- _GOAL_: Copy out precisely the lines beginning at the line that contains "Reconstruct the object" and ending at the line that contains "from FreeCAD import", including both.

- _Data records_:
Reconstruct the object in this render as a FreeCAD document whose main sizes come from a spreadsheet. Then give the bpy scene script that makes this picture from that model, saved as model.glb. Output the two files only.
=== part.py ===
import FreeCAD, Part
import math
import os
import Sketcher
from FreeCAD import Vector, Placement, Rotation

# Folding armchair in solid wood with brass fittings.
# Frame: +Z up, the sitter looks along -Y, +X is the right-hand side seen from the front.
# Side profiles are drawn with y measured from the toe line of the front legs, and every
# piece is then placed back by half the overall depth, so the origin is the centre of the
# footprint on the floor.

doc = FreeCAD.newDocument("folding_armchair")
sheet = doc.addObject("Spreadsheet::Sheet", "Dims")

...

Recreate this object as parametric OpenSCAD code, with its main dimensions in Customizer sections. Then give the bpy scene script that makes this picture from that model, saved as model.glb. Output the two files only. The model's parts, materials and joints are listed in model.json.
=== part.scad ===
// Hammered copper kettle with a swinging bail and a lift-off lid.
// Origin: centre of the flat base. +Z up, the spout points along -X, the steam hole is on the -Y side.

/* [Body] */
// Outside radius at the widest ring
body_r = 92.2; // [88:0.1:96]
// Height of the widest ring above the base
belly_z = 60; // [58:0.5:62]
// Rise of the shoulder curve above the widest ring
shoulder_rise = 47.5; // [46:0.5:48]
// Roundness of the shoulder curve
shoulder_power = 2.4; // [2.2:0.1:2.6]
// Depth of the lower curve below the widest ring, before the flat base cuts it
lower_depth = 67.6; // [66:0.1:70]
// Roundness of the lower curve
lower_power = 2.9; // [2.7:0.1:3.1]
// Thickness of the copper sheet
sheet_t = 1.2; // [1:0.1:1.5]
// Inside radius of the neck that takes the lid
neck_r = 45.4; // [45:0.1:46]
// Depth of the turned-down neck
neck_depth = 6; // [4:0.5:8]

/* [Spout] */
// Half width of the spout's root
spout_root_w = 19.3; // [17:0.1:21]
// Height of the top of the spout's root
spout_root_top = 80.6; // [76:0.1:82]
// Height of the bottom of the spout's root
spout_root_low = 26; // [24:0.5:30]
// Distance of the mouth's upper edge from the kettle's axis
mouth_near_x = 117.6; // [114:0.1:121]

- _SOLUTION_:
Reconstruct the object in this render as a FreeCAD document whose main sizes come from a spreadsheet. Then give the bpy scene script that makes this picture from that model, saved as model.glb. Output the two files only.
=== part.py ===
import FreeCAD, Part
import math
import os
import Sketcher
from FreeCAD import Vector, Placement, Rotation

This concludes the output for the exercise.